Do you need particular prompts to get started?

Getting the boys off to school and waving my wife Michelle goodbye is a good start! I try to make sure I’ve played my guitar before 9am every day, even if it’s just a few scales, and I need to get outdoors for a bit before lunchtime or I’ll feel as if I’ve no time for it. My most helpful prompt is probably a deadline – I work far more efficiently to a brief than I do to my own whims!


What advice would you like to give to writers/illustrators who are trying to get established?

I’ve no useful advice on commercial success, having not really achieved any, but I would urge folk not to lose sight of why they create things in the first place and to stay true to the purest of motivations.

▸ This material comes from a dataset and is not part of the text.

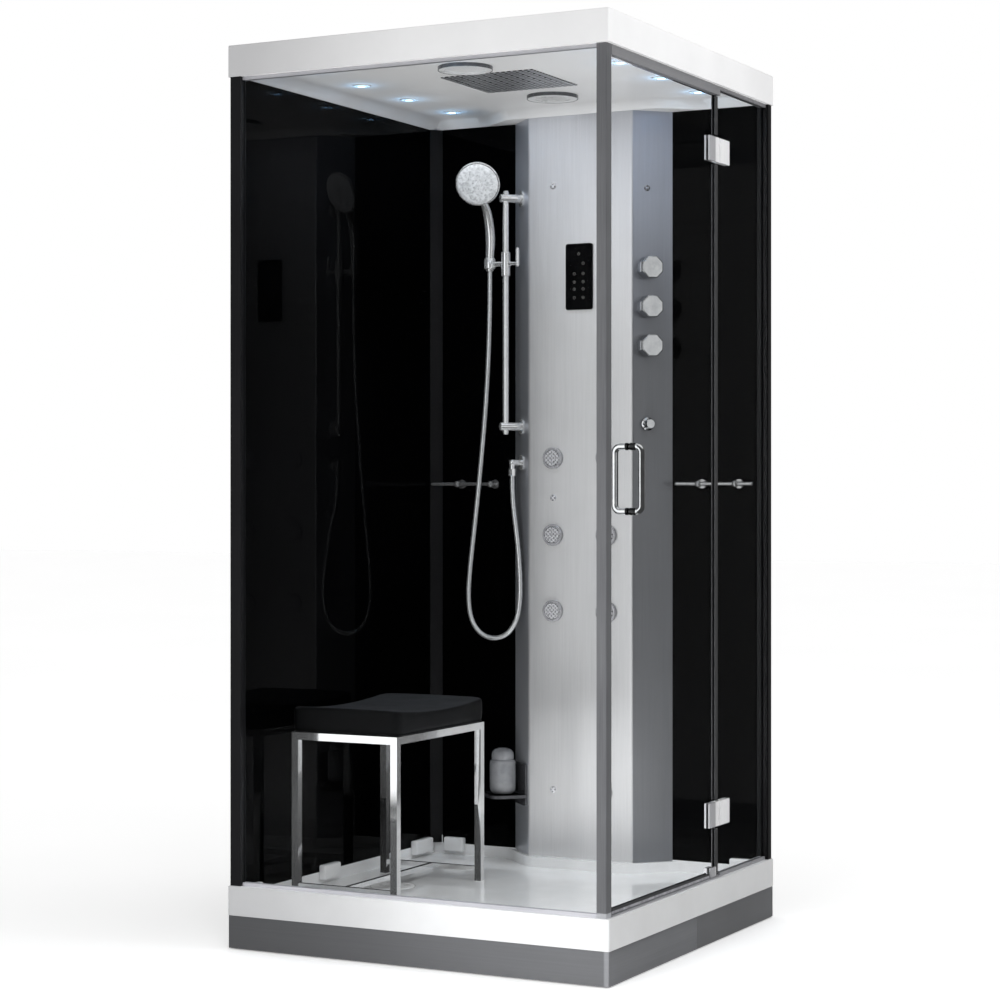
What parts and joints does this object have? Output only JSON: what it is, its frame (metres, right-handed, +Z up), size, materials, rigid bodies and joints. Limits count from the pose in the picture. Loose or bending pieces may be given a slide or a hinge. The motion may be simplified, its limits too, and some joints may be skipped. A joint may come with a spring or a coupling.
{
  "type": "steam shower cabin",
  "caption": "Square free-standing steam shower cabin with tray, glass door, mirror-black walls, control column, hand shower, body jets, lit canopy and stool.",
  "frame": {"origin": "centre of the square footprint at floor level, under the middle levelling foot", "axes": "+X to the right along the front, towards the door side; +Y from the front to the back wall; +Z up"},
  "size_m": [1.0188, 1, 2.15],
  "materials": {
    "white_acrylic": "gloss white moulded acrylic",
    "grey_skirt": "satin grey coated steel sheet",
    "galvanised_frame": "zinc-plated steel tube",
    "black_glass": "back-painted black tempered glass",
    "clear_glass": "clear tempered glass",
    "dark_profile": "dark anodised extrusion",
    "satin_aluminium": "satin silver anodised extrusion",
    "column_silver": "fine brushed silver sheet",
    "chrome": "polished chrome plate",
    "white_plastic": "gloss white plastic",
    "black_plastic": "gloss black plastic",
    "grey_plastic": "matte grey plastic",
    "lamp_white": "frosted lamp lens in a satin ring",
    "brass_pipe": "bright brass",
    "steam_case": "brushed stainless case",
    "hose_metal": "interlocked chrome hose",
    "dark_glass_shelf": "tinted glass in a chrome trim",
    "seal_rubber": "dark flexible seal",
    "seat_foam": "moulded charcoal foam",
    "spray_grey": "grey plate with soft nozzles",
    "bottle": "smoky translucent plastic",
    "brushed_pin": "ground steel pin"
  },
  "bodies": {
    "cabin": {"levelling_feet": "galvanised_frame", "base_frame": "galvanised_frame", "skirt_panels": "grey_skirt", "shower_tray": "white_acrylic", "waste_trap": "grey_plastic", "left_wall_panel": "black_glass", "back_wall_panels": "black_glass", "wall_profiles": "dark_profile", "corner_post": "satin_aluminium", "front_glass": "clear_glass", "side_glass": "clear_glass", "frame_rails": "dark_profile", "canopy_shell": "white_acrylic", "ceiling_panel": "white_acrylic", "rain_head": "chrome", "ceiling_speaker": "white_plastic", "fan_cover": "white_plastic", "fan_housing": "grey_plastic", "ceiling_lights": "lamp_white", "control_box": "grey_plastic", "column_panel": "column_silver", "column_back": "galvanised_frame", "control_panel": "black_plastic", "jet_bezels": "chrome", "plumbing": "brass_pipe", "screw_caps": "chrome", "slide_rail": "chrome", "rail_brackets": "chrome", "hose_outlet": "chrome", "shower_hose": "hose_metal", "corner_shelf": "dark_glass_shelf", "towel_bars": "chrome", "steam_generator": "steam_case", "steam_outlet": "chrome", "hinge_fixed": "chrome", "hinge_pins": "brushed_pin"},
    "drain_lid": {"drain_cover": "white_plastic"},
    "extractor_fan": {"fan_impeller": "black_plastic"},
    "temperature_control": {"temperature_knob": "chrome"},
    "flow_control": {"flow_knob": "chrome"},
    "diverter_control": {"diverter_knob": "chrome"},
    "jet_control": {"jet_valve_knob": "chrome"},
    "rail_slider": {"slider": "chrome"},
    "lock_lever": {"slider_lever": "chrome"},
    "handset": {"hand_cradle": "chrome", "hand_shower": "chrome", "spray_face": "spray_grey"},
    "door": {"door_glass": "clear_glass", "door_handle": "chrome", "hinge_door": "chrome", "door_seals": "seal_rubber"},
    "stool": {"stool_seat": "seat_foam", "stool_frame": "chrome"},
    "bottle_body": {"soap_bottle": "bottle"},
    "jet_upper_left_body": {"jet_upper_left": "chrome"},
    "jet_upper_right_body": {"jet_upper_right": "chrome"},
    "jet_middle_left_body": {"jet_middle_left": "chrome"},
    "jet_middle_right_body": {"jet_middle_right": "chrome"},
    "jet_lower_left_body": {"jet_lower_left": "chrome"},
    "jet_lower_right_body": {"jet_lower_right": "chrome"}
  },
  "joints": [
    {"name": "door_hinge", "type": "hinge", "parent": "cabin", "child": "door", "pos_m": [0.48, 0.165, 1.112], "axis": [0, 0, 1], "range_deg": [0, 90]},
    {"name": "drain_cover_lift", "type": "slide", "parent": "cabin", "child": "drain_lid", "axis": [0, 0, 1], "range_m": [0, 0.018]},
    {"name": "fan_spin", "type": "hinge", "parent": "cabin", "child": "extractor_fan", "pos_m": [0, 0.235, 2.116], "axis": [0, 0, 1], "continuous": true},
    {"name": "jet_upper_left_tilt", "type": "hinge", "parent": "cabin", "child": "jet_upper_left_body", "pos_m": [-0.077, 0.394, 1.176], "axis": [1, 0, 0], "range_deg": [-12, 12]},
    {"name": "jet_upper_right_tilt", "type": "hinge", "parent": "cabin", "child": "jet_upper_right_body", "pos_m": [0.077, 0.394, 1.176], "axis": [1, 0, 0], "range_deg": [-12, 12]},
    {"name": "jet_middle_left_tilt", "type": "hinge", "parent": "cabin", "child": "jet_middle_left_body", "pos_m": [-0.077, 0.394, 0.974], "axis": [1, 0, 0], "range_deg": [-12, 12]},
    {"name": "jet_middle_right_tilt", "type": "hinge", "parent": "cabin", "child": "jet_middle_right_body", "pos_m": [0.077, 0.394, 0.974], "axis": [1, 0, 0], "range_deg": [-12, 12]},
    {"name": "jet_lower_left_tilt", "type": "hinge", "parent": "cabin", "child": "jet_lower_left_body", "pos_m": [-0.077, 0.394, 0.774], "axis": [1, 0, 0], "range_deg": [-12, 12]},
    {"name": "jet_lower_right_tilt", "type": "hinge", "parent": "cabin", "child": "jet_lower_right_body", "pos_m": [0.077, 0.394, 0.774], "axis": [1, 0, 0], "range_deg": [-12, 12]},
    {"name": "temperature_control_turn", "type": "hinge", "parent": "cabin", "child": "temperature_control", "pos_m": [0.179, 0.425, 1.667], "axis": [0.7071, -0.7071, 0], "range_deg": [-135, 135]},
    {"name": "flow_control_turn", "type": "hinge", "parent": "cabin", "child": "flow_control", "pos_m": [0.179, 0.425, 1.566], "axis": [0.7071, -0.7071, 0], "range_deg": [0, 90]},
    {"name": "diverter_control_turn", "type": "hinge", "parent": "cabin", "child": "diverter_control", "pos_m": [0.179, 0.425, 1.465], "axis": [0.7071, -0.7071, 0], "range_deg": [-90, 90]},
    {"name": "jet_control_turn", "type": "hinge", "parent": "cabin", "child": "jet_control", "pos_m": [0.179, 0.425, 1.263], "axis": [0.7071, -0.7071, 0], "range_deg": [0, 90]},
    {"name": "slider_travel", "type": "slide", "parent": "cabin", "child": "rail_slider", "axis": [0, 0, 1], "range_m": [-0.36, 0.09], "deforming": ["shower_hose"]},
    {"name": "lock_lever_turn", "type": "hinge", "parent": "rail_slider", "child": "lock_lever", "pos_m": [-0.206, 0.4035, 1.694], "axis": [1, 0, 0], "range_deg": [0, 90]},
    {"name": "handset_tilt", "type": "hinge", "parent": "rail_slider", "child": "handset", "pos_m": [-0.2525, 0.4035, 1.694], "axis": [1, 0, 0], "range_deg": [-5, 12], "deforming": ["shower_hose"]},
    {"name": "stool_lift", "type": "slide", "parent": "cabin", "child": "stool", "axis": [0, 0, 1], "range_m": [0, 0.25]},
    {"name": "bottle_lift", "type": "slide", "parent": "cabin", "child": "bottle_body", "axis": [0, 0, 1], "range_m": [0, 0.12]}
  ]
}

If someone gets what you do, treasure that feeling, but chasing numbers is, in my experience, deeply unfulfilling.


What was your favourite book as a child?

I’m a massive fan of Terry JonesFairy Tales and I still have the copy I got in 1982. I’ve read it to my boys and to successive classes over the years – hilarious, imaginative and powerfully anti-authoritarian. I also devoured Asterix and Tintin!

And why children?

I didn’t write for kids to begin with, but becoming a primary school teacher and a dad just naturally led me in that direction. I find children to be a fantastically discerning audience, and I worry that a lot of mainstream children’s writing vastly underestimates their intelligence. I want to share ideas that’ll blow their minds the way great stories blew mine – I’m not sure that relentless toilet humour really does that.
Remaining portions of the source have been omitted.